А вот рассказ Карла о том, как ему во время бегства из Англии в очередной раз удалось ускользнуть неузнанным:
Погонщик помогал мне кормить лошадей. «Слушайте, господин, — говорит он, — а не видел ли я вас раньше?» — и это был для меня не слишком приятный вопрос. Но я рассудил, что лучшим выходом будет спросить его, откуда он родом… Я решил, что лучше не давать этому парню повода задуматься над тем, откуда он меня знает, иначе он в конце концов мог бы догадаться[171]
.Эти соответствия свидетельствуют о том, что Кинбот основывает свои вымыслы, помимо других источников, на событиях английской истории. Возможно, на него повлиял популярный в XVII веке жанр псевдоисторического романа, наиболее известным образцом которого является «Принцесса Клевская» мадам де Лафайет. Существуют также принадлежащие перу Антуана Гамильтона «Мемуары графа де Грамона», в которых весьма красочно изображены любовные интриги при дворе Карла II[172]
. Записанные Гамильтоном рассказы Грамона, рассказ Томаса Блаунта о бегстве короля и зафиксированные Пипсом воспоминания Карла II — все это лишь зыбкое отражение тех подводных течений, которые образуют ряд мемуаристов, актуальных для Кинботова комментария к поэме Шейда, — ряд, включающий, наряду с Босуэллом и Джонсоном, Ватсона как биографа Шерлока Холмса (см. примеч. к строке 27).Вдобавок к тому, что известно Кинботу и что читатель может увидеть на поверхности текста, Набоков вводит в роман и другие скрытые отсылки к английской революции, выбор которых обусловлен исключительно его субъективным интересом к историческому материалу.

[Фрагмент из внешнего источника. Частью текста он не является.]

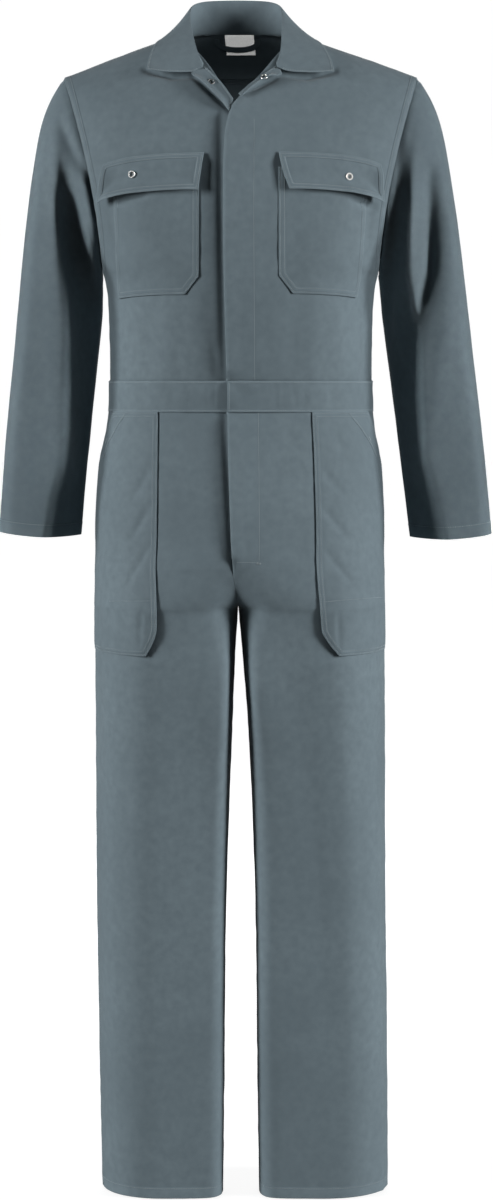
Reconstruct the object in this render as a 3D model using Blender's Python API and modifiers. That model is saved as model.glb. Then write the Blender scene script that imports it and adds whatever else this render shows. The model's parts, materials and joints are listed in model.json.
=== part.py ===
"""A long-sleeved boiler suit, filled out as on a wearer: hollow, open at neck, cuffs and hems.

Metres, +Z up. The front faces -Y and the wearer's left is +X. The origin is on the centre
plane, level with the neck ends of the shoulder seams, where a wearer holds the suit up.

Each piece of cloth is a grid of points on its middle surface, with Solidify for its thickness.
"""

from bisect import bisect_right
from collections import namedtuple
from math import asin, cos, degrees, exp, pi, radians, sin

import bmesh
import bpy
from mathutils import Vector

# Cloth and seams
WALL = 0.0016  # twill with its seam allowances
THIN_WALL = 0.001  # label and loop
SEAM = 0.0007  # between two sewn edges, which leaves their walls 0.3 mm apart where they meet
LAP = 0.0022  # from the middle of one sheet to the middle of the sheet lying on it
RIGHT, LEFT = -1, 1  # the wearer's sides, as the sign of x
FRONT, BACK = 1, -1

# Heights and lengths along the body
WAIST_TOP = -0.476
CROTCH_DOWN = 0.785  # below the origin, as all the trouser's own measures are
HEM_DOWN = 1.589

# Neckline, in the body's own reach: 0 at the shoulder seam, 1 at the armpit, 2 at the waist
NECK_X = 0.080
BACK_NECK_REACH = 0.145
FRONT_NECK_REACH = 0.155
YOKE_REACH = 0.17
NECK_LEAN = 0.0065  # the neck sits this far towards the wearer's right
LEAN_FULL, LEAN_GONE = 0.03, -0.06  # heights at which the lean is whole, and is gone
SHOULDER_Y = 0.006  # the shoulder seams, which part front from back

# Fly: the left front laps over the right one
FLY_STEP = 0.0026
FLY_FLAT, FLY_FADED = 0.030, 0.055  # from the centre: where the step starts to fade, and is gone
LAP_FULL, LAP_GONE = 0.25, 0.16  # reaches between which the step sets in below the neck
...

Памятуя об «обманках», мастером которых был художник Эйштейн, исследуем тщательно каждое имя на предмет обнаружения его реального исторического источника. Приятельница Кинбота Сильвия О'Доннель упоминает о Билле Рединге, «одном из очень немногих президентов американского колледжа, знающих латынь». Кинбот продолжает:
И позвольте мне здесь добавить, какой честью было для меня повстречать через две недели в Вашингтоне этого на вид бескостного, рассеянного, великолепного американского джентльмена в потертом пиджаке, с умом как библиотека, а не как дискуссионная зала (235–236, примеч. к строке 691).